The Document Nobody Warns You About (Until the Last Week)

Nobody tells you about the last document.

You hear about the big things.

The scholarship decision.
The acceptance email.
The conditional offer.
The visa appointment.

All of those feel like gates. Clear moments. You pass through them and think the hardest part is done.

But the truth is the real stress often arrives much later, quietly, when someone mentions a document you didn’t even know existed.

Usually it appears in a sentence that begins with something like:

“Just make sure you bring…”

And suddenly the ground shifts.

Because the document in question is not on the original checklist.

It was not mentioned in the first meeting.

It did not appear in the email chain that everyone has been carefully saving for months.

It only appears now, near the end, when time is short and the process has already drained most of your energy.

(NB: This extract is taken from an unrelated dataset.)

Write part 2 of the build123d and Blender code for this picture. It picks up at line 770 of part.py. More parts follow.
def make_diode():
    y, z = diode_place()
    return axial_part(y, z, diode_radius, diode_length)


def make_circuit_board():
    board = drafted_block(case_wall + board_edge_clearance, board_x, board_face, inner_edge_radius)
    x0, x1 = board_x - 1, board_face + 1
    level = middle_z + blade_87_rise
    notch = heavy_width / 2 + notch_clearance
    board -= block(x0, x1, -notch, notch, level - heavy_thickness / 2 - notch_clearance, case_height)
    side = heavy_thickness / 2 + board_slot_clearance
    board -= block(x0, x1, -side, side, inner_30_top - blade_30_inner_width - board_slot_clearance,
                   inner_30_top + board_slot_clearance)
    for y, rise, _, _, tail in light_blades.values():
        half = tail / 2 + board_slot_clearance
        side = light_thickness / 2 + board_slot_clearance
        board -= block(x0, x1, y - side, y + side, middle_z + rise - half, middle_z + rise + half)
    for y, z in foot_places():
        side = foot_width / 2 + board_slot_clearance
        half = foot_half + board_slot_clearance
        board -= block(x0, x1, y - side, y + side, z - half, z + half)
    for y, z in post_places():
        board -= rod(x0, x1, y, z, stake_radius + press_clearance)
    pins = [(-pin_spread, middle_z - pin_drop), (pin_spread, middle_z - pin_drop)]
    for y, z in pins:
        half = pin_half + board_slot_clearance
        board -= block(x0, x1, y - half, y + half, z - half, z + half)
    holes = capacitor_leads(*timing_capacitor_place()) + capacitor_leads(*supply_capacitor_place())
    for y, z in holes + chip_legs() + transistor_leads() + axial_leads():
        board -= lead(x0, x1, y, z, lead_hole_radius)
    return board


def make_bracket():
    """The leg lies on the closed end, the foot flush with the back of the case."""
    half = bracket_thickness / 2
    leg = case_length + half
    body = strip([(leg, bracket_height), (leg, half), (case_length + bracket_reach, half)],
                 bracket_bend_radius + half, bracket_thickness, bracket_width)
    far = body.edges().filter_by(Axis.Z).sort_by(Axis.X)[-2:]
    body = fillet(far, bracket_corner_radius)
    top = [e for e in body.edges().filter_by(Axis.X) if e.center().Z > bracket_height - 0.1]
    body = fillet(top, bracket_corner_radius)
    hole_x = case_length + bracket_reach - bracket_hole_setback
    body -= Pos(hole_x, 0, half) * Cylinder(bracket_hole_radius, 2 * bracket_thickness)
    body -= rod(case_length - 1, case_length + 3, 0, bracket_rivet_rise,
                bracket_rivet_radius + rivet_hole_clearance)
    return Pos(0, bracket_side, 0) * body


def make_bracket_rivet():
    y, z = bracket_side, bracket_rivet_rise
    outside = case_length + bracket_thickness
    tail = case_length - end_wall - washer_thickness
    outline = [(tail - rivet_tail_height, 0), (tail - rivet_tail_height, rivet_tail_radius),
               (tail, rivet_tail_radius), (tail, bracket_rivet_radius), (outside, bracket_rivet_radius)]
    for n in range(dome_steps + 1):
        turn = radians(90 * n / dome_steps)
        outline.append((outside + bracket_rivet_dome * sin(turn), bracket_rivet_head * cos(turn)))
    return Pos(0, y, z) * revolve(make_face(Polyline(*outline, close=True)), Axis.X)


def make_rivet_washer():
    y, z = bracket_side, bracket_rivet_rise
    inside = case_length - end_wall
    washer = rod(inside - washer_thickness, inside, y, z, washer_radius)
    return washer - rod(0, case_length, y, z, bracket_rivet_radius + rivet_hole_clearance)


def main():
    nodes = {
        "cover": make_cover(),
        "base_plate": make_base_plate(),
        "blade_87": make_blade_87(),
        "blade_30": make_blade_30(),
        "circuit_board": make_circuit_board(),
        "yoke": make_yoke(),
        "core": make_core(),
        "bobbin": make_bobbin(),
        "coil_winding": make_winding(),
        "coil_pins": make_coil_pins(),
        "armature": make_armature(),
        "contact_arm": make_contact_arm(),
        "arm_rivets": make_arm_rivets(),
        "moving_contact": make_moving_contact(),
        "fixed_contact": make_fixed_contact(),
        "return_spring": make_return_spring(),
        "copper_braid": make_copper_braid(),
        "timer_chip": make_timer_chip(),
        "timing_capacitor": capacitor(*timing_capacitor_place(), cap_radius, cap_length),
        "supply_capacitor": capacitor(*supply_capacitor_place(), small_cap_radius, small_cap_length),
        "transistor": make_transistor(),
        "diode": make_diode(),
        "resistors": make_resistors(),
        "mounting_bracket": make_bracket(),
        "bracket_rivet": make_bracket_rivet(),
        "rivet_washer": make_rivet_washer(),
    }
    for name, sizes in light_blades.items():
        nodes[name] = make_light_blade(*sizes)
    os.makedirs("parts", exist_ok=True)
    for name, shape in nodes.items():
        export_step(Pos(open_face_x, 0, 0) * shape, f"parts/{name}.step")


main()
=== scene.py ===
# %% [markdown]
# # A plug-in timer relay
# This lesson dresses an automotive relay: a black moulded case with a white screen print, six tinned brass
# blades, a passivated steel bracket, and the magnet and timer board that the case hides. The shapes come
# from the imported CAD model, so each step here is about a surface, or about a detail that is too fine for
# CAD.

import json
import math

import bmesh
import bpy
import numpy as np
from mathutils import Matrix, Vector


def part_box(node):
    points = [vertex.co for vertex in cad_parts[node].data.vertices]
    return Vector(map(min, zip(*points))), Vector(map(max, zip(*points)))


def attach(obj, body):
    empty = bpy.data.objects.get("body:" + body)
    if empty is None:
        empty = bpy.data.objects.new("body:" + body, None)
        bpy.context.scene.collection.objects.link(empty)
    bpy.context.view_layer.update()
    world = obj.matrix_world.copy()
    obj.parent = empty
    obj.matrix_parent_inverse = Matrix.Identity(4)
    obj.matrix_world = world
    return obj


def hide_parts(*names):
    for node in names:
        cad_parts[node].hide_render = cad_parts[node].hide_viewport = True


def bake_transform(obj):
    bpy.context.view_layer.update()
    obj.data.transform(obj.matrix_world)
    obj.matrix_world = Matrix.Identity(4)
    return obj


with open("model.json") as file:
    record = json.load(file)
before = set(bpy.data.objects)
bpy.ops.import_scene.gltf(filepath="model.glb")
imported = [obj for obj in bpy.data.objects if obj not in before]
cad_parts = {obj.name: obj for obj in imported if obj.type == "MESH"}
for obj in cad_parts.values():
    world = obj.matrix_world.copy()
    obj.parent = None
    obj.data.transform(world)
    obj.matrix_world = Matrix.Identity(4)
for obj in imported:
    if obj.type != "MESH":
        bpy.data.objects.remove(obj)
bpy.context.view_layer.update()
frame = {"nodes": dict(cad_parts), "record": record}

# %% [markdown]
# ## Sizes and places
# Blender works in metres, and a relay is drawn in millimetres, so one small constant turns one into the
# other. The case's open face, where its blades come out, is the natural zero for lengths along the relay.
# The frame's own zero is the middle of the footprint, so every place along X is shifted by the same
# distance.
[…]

The strange thing is that by this stage people are usually quite organised.

Folders exist.

Scans have been uploaded.

Photocopies have been made and remade.

Someone has probably already stood in a university corridor holding a plastic folder while checking that every page is still there, a moment that will feel very familiar to anyone who read The Corridor Photo
https://www.hopes-madad.org/the-corridor-photo/

But this new document sits outside that carefully prepared system.

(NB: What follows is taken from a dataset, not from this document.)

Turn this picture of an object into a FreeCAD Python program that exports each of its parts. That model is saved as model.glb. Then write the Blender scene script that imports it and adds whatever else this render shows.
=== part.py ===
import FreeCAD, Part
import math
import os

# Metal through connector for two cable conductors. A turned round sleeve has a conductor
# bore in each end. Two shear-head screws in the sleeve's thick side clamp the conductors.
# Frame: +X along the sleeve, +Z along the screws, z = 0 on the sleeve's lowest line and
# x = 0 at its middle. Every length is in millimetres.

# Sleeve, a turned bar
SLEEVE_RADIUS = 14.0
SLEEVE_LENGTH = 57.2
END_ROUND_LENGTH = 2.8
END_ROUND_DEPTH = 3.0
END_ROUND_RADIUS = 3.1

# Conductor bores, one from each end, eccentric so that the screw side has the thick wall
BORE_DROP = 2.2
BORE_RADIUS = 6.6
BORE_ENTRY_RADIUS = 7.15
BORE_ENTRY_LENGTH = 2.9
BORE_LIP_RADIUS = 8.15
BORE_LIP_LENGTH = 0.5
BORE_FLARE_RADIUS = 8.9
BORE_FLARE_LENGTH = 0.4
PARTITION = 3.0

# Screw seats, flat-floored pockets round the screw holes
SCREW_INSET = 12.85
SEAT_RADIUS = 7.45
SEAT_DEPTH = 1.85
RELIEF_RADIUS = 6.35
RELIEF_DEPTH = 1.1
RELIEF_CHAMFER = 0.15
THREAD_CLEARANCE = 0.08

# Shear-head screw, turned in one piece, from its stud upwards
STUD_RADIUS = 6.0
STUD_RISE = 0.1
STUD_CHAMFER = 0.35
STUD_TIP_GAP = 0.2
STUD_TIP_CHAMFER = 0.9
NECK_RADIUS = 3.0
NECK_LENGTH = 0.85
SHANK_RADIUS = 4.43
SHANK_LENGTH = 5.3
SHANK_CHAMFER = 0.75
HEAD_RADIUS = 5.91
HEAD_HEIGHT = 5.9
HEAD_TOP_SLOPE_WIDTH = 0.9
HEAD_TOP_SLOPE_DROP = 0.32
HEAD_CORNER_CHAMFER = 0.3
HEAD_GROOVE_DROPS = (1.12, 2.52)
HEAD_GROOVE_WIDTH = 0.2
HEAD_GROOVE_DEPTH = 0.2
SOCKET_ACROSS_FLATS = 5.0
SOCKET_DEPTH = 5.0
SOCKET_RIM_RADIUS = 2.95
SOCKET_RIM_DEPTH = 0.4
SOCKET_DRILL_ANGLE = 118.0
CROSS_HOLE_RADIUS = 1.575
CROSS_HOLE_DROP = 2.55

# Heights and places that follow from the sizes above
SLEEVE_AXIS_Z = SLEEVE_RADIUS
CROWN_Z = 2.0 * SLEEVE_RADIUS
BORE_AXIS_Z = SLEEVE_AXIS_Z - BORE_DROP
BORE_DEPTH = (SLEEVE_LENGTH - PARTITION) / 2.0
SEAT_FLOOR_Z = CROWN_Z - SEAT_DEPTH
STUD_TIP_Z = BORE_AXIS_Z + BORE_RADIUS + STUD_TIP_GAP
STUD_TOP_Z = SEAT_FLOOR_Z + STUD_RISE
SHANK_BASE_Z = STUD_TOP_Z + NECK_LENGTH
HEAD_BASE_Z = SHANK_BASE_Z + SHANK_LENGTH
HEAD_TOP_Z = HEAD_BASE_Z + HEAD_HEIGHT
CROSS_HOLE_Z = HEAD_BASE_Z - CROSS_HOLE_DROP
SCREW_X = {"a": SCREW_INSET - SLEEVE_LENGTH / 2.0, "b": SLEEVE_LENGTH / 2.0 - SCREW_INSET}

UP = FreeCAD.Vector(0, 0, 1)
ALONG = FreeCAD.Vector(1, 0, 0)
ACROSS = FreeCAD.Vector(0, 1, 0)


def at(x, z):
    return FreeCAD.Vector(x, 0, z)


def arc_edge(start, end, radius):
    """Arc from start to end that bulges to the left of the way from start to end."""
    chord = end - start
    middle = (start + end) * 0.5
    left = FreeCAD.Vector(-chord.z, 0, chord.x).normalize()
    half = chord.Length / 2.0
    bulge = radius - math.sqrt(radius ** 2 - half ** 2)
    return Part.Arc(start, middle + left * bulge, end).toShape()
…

Maybe it is a translated certificate.

Maybe it is proof that a qualification was recognised.

Maybe it is a small administrative confirmation that one office assumed another office had already provided.

None of it sounds dramatic.

Yet suddenly it becomes the most important piece of paper in the world.

The frustrating part is that nobody is being malicious.

Most of the time the people involved are trying to help.

They have simply seen the process hundreds of times and know where things tend to go wrong.

So when they say “just bring this as well,” they are trying to save a future problem.

But from the perspective of the student hearing it, the feeling is closer to panic.

Because there is now a race against time.

Phones start ringing.

Old emails are reopened.

Someone asks a cousin to visit an office.

A scan arrives late at night from a different time zone.

And sometimes, after all that effort, the document turns out not to be needed after all.

It simply sits there in the folder, slightly crumpled, never actually requested.

But that is part of the reality of these journeys.

The official process may look tidy on paper.

In practice it often unfolds through dozens of small improvisations.

A missing signature here.
A translation there.
One last document that nobody mentioned until the final week.

And when everything finally works, when the student arrives, registers, and starts their new life, those frantic little moments fade into the background.

Yet for the people going through it, they are often the most stressful part of the entire experience.

Not the big milestones.

Just one unexpected document, appearing at exactly the wrong time.